The best-known meme coins
Meme coins usually have no technology or real use of their own — what they share is a strong community and the ability to go viral. The following projects currently top the meme coin ranking by market capitalisation. The market moves extremely fast, though, and yesterday's leader can lose most of its value today.
Dogecoin (DOGE)
The very first meme coin, created in 2013 as a joke — originally a parody of Bitcoin bearing the Shiba Inu dog meme as its logo. Thanks to its community and the backing of well-known figures, it became the largest and best-known meme coin of all.
Shiba Inu (SHIB)
The so-called "Dogecoin killer" built on Ethereum. The community has also built a whole ecosystem around the token — the ShibaSwap decentralised exchange and its own Shibarium network. The token supply runs into the quadrillions.
Pepe (PEPE)
A meme coin based on the well-known Pepe the Frog internet meme. One of the fastest-growing tokens of 2023 — a purely community-driven project with no use, and a textbook example of extreme volatility.
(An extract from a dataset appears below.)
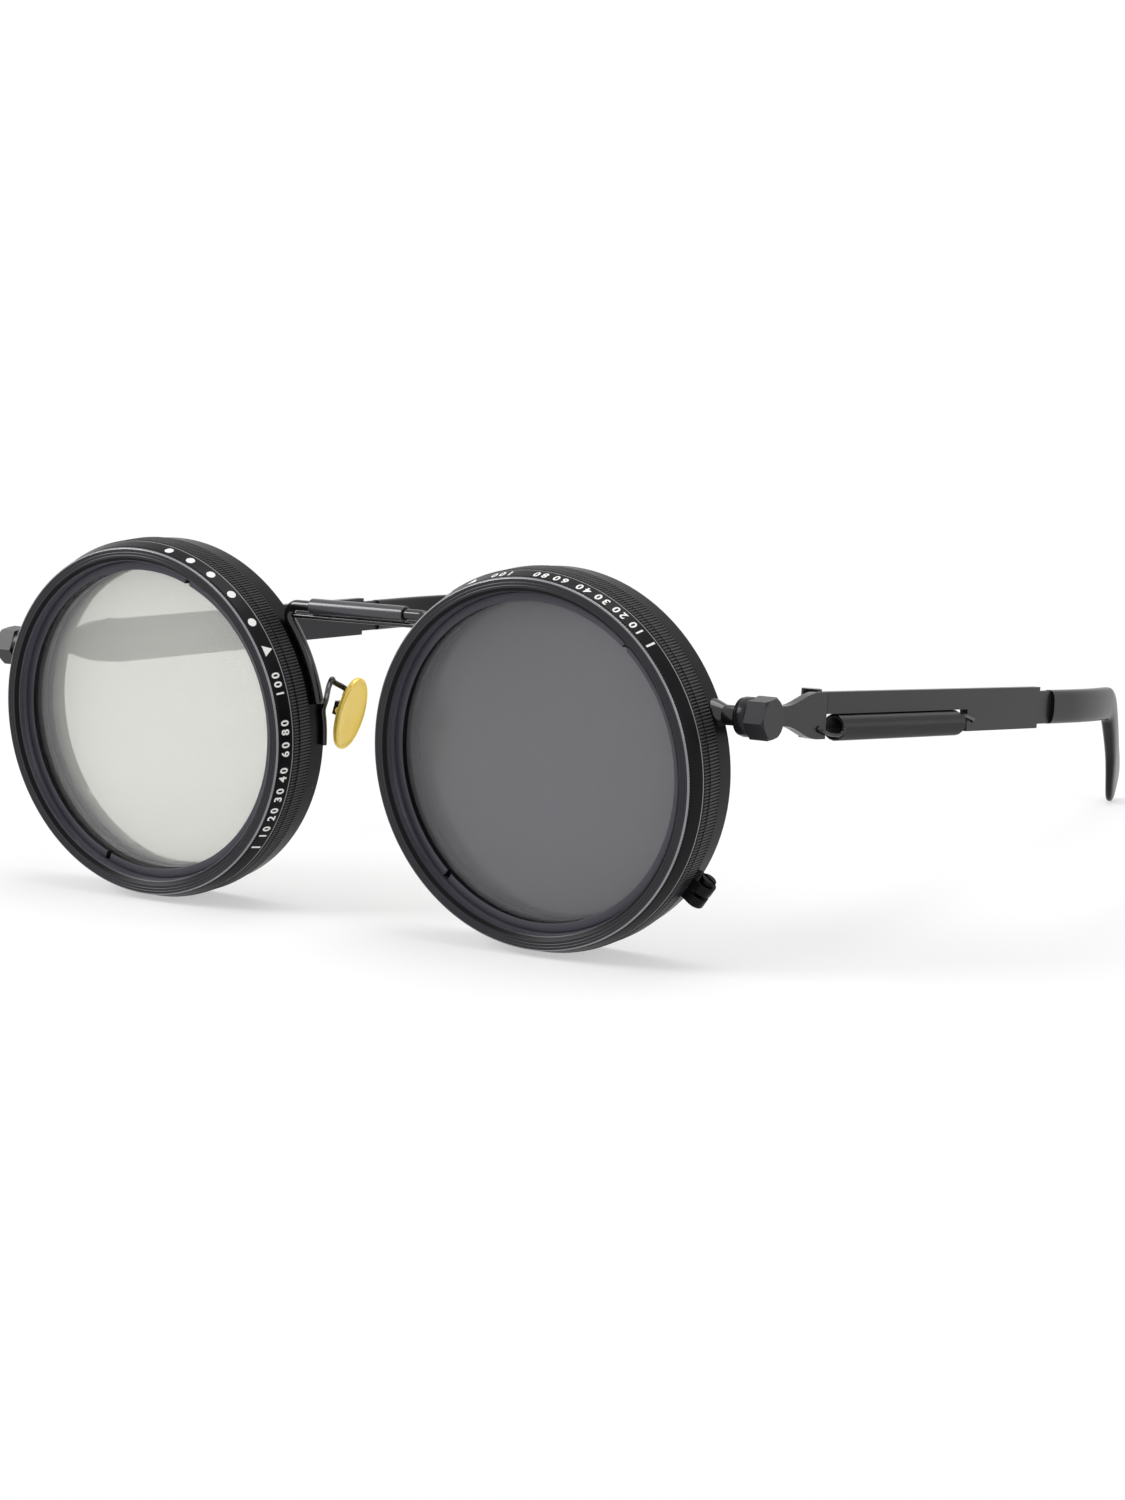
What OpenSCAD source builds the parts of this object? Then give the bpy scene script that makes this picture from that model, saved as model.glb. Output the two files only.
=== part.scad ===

Bonk (BONK) and dogwifhat (WIF)
Meme coins from the Solana blockchain ecosystem that kicked off a fresh wave of meme tokens. Both WIF (a dog in a hat) and BONK show how quickly a community token can rise — and fall.
Floki (FLOKI) and others
Floki (named after Elon Musk's dog) blends the meme theme with an attempt to build its own ecosystem. Around meme coins, however, plenty of tokens spring up that end as a scam — which is why extreme caution is warranted.
Meme coins can be fun, but as an investment they are pure speculation. The same rule applies as with a bet: only put in money you can afford to lose, and reckon on the value potentially dropping to zero.
Frequently asked questions
Which are the best meme coins?+
The largest meme coins by market capitalisation include Dogecoin (DOGE), Shiba Inu (SHIB) and Pepe (PEPE), followed by the likes of Bonk (BONK), dogwifhat (WIF) and Floki (FLOKI). You will find the full ranking in the table above.
Are meme coins a good investment?+
Meme coins are highly speculative and risky. They offer the chance of rapid gains, but equally of an almost total loss. They usually have no technological use, and their price depends mainly on the mood of the community. This list is for tracking the market, not a recommendation to buy.
Why are meme coins so volatile?+
Their price is not underpinned by any real use, but driven mainly by community demand, social-media trends and speculation. A single viral post or a comment from a well-known figure can send the price soaring or falling by tens of per cent in moments.